Fr. Aidan Troy, the parish priest of Holy Cross and chairman of the school governors, said Sharon McCabe’s story, although particularly tragic, is just one of many. “I don’t think, even now, that we realize the damage caused by the protest,” he said.
Two years ago last month, his craggy face and flapping black cassock became a fixture on TV screens throughout the country and the world. The newly arrived priest became a household name as he walked beside the schoolchildren and parents of Holy Cross through the ranks of screaming loyalists.
As the scale of the protest became clear, pressure was exerted on him to appeal to the Catholic parents to use a longer, alternative route and bring the girls in by the back door. He said, however, that individual families had the right to make their own decisions on the route to school and believes there was a principle here about the inalienable rights of children that could not be conceded.

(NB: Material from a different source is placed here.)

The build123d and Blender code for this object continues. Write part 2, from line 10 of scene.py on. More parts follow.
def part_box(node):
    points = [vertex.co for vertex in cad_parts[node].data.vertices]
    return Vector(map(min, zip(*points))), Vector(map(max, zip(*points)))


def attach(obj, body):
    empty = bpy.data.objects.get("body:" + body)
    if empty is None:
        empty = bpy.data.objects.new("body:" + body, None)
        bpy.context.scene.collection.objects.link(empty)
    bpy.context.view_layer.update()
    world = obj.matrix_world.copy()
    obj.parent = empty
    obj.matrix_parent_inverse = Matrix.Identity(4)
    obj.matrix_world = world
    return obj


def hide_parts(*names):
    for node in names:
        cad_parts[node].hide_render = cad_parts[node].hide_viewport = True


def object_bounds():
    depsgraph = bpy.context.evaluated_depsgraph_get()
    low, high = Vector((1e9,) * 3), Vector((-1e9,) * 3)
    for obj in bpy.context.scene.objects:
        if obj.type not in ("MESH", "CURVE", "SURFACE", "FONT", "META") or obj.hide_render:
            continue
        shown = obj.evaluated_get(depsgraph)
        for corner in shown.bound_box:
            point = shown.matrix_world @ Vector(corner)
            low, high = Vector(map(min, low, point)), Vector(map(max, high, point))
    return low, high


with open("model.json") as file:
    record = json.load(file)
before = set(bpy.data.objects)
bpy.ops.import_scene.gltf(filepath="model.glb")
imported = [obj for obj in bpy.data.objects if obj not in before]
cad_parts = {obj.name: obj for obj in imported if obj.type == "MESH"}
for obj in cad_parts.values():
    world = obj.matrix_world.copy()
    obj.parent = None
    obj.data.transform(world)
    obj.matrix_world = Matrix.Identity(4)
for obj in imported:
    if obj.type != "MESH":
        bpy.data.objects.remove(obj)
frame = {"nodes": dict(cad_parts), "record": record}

“In any case, if I had called on them all to take the longer road, the protest would in all probability have moved around the corner,” Troy, who visits New York next week, said recently. “I left the decision up to them and 99 percent chose to walk the usual route.
“I was following, they were leading. At the same time, however, I was genuinely worried that a child might be killed. That was my constant fear and focus.”
Troy managed to walk a tightrope, keeping himself in good standing with the church hierarchy while retaining the trust of his largely republican flock.
Sitting in a spartan room at the monastery, just into the Protestant side of the interface between nationalist Ardoyne and the loyalist Shankill Road, you realize how vulnerable the priests there must feel as they sleep at night.
Paramilitary flags flutter on the lamp posts beside the old building, part of which is closed due to persistent attacks. Overhead, helicopters fly and — if there’s a riot in the area — it invariably takes place right outside the main gates.
Looking back on it, Troy manages a rueful laugh. After working in the Vatican for seven years, he’d been asked to become parish priest of Holy Cross in June 2001 when the first trouble associated with the school broke out.
Placards proclaiming he was a “pedophile priest” who had come to Ardoyne to impregnate its women and abuse its children were waved in front of TV cameras.
At the time, his father was lying terminally ill in Bray, Co. Wicklow, 100 miles away. Troy would frequently make the round trip in an evening to sit at his bedside. A mourner at his funeral told Troy the old man had been proud of his son, and in that he takes great comfort.
“I was, and still am, angry about the way it was reported, as if there were angels and devils on both sides,” he said of the protests. “This was not a ‘on the one side this, and on the other side that’ kind of story.
“Whatever grievances the loyalist protesters had, and I am sure they had some, they should never have used the children. The methods they used were totally unacceptable.”
Troy remembers the worst times. “The police phoned me one day to say the loyalists had threatened to put a sniper on the rooftops to shoot people dead as they walked up the road,” he recalled. “I had to decide whether to tell the parents and possibly cause panic or to keep the information to myself. I had no option but to tell them, but they still decided to walk up the road.
“That was a crucial moment. If we hadn’t gone up the road that day, if we had broken, then similar threats could have forced us to do the same day after day — but it wasn’t easy.”
Finally, it came to him in the dead of night as he lay trying to sleep. What was happening was a well-rehearsed drama. The parents walked in tight formation to the school twice a day, clutching their children, who were dressed in the Holy Cross uniform of bright red, white and gray.
The loyalists formed up and hurled abuse and anything else they could think of, blowing high-pitched whistles and loud claxon horns. The police, in black riot gear, used their bodies and their land rovers as imperfect barricades.
The parents told the police they would not cooperate anymore and walk the children to school in one group at a set time. They would walk as they always had for 30 years before the protest — in ones and twos.
Around that time, political talks began with the loyalist side on improving their housing, on setting up closed-circuit television cameras, on better community relations.
The evil spell was broken. Violence continued sporadically, but the power of the protest and the response from the parents was effectively over. There are no signs of it recurring.